By Luca Ventura
“For the first time in regulatory history, we have a truly global minimum standard for bank liquidity,” announced the head of the Basel Committee on Banking Supervision, Bank of England governor Mervyn King, during a news conference in Basel, Switzerland, in January.
King called the LCR agreement “historic.” However, not all agree that it is stringent enough
|Photo Credits: REUTERS/BRENDAN MCDERMID|
King called the agreement on the new rule “a very significant achievement,” and rightly so. Throughout 2012, Basel members had failed to find common ground on the required liquidity coverage ratio, or LCR, which is the quota of cash and highy salable assets held by financial institutions in order to face a 30-day credit crisis.
The measure approved last month is substantially more flexible than the draft version published in 2010 and originally planned to take effect on January 1, 2015. Under the new rule, banks will be expected to hold just 60% of the total buffer, gradually increasing by 10 percentage points each year to reach 100% by January 1, 2019. The current guidelines also widen the range of eligible assets, including some equities and high-quality mortgage-backed securities.

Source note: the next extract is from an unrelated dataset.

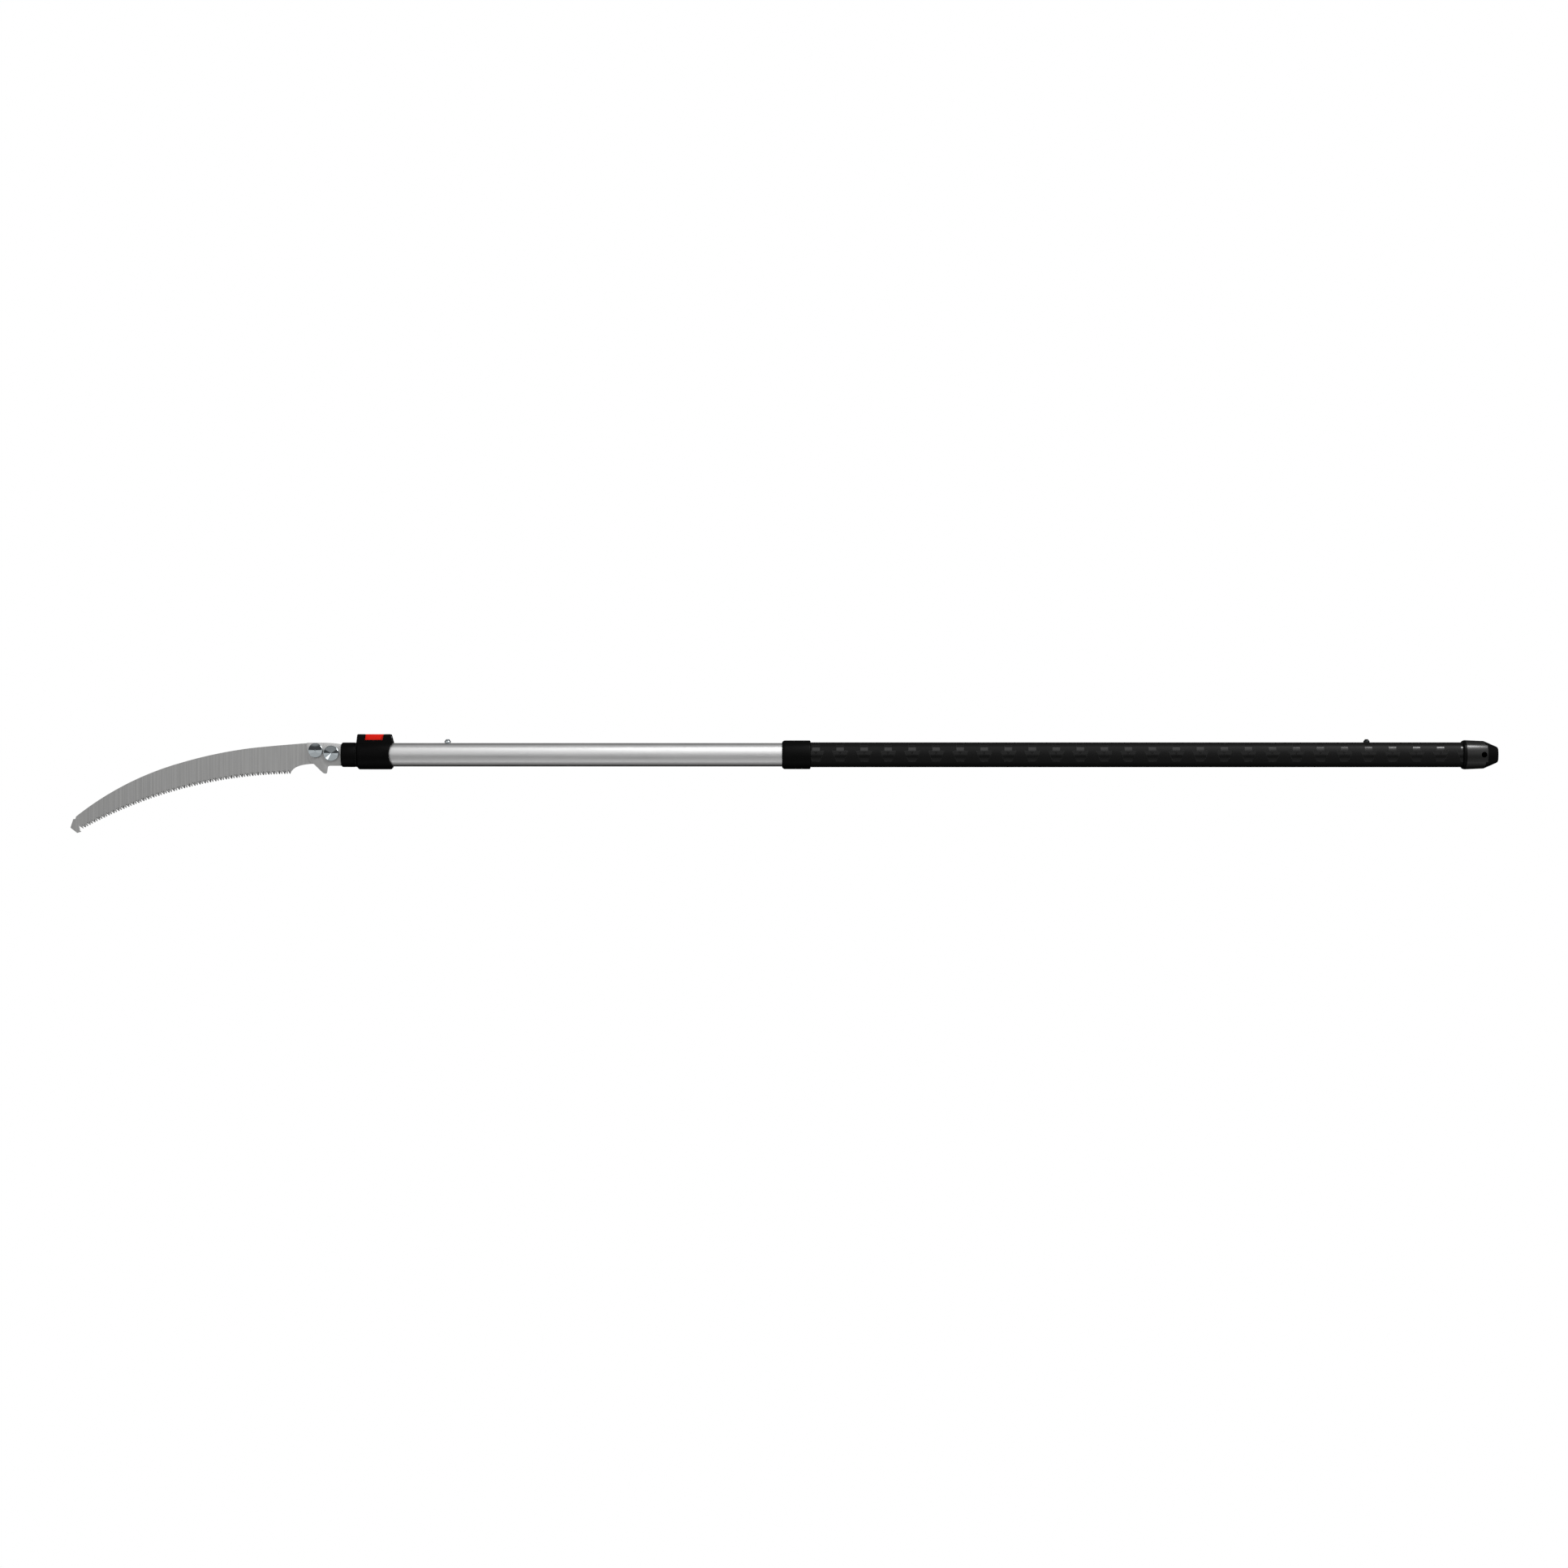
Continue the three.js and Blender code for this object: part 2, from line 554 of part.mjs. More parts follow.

Endorsed unanimously by central governors and financial regulators, the new standard was generally welcomed by the market. A key component of Basel III, the LCR is designed to avoid a repeat of the 2008 bank collapses.
Banks argued that the draft version would have constrained their ability to lend, but some market watchers felt it was not strong enough and that this dilution will just weaken it further.
However, Anat Admati, Stanford professor of economics and co-author of the forthcoming book The Bankers’ New Clothes, sees the agreement on the coverage ratio as a much-needed breakthrough: “The crisis has shown that market liquidity can fail exactly when it is needed. Mortgage securities, in particular, failed to provide reliable liquidity.” Most importantly, continues Admati, “by reducing solvency concerns, stronger and more effective equity (so-called capital) requirements would reduce the likelihood of liquidity problems and make them easier to solve.”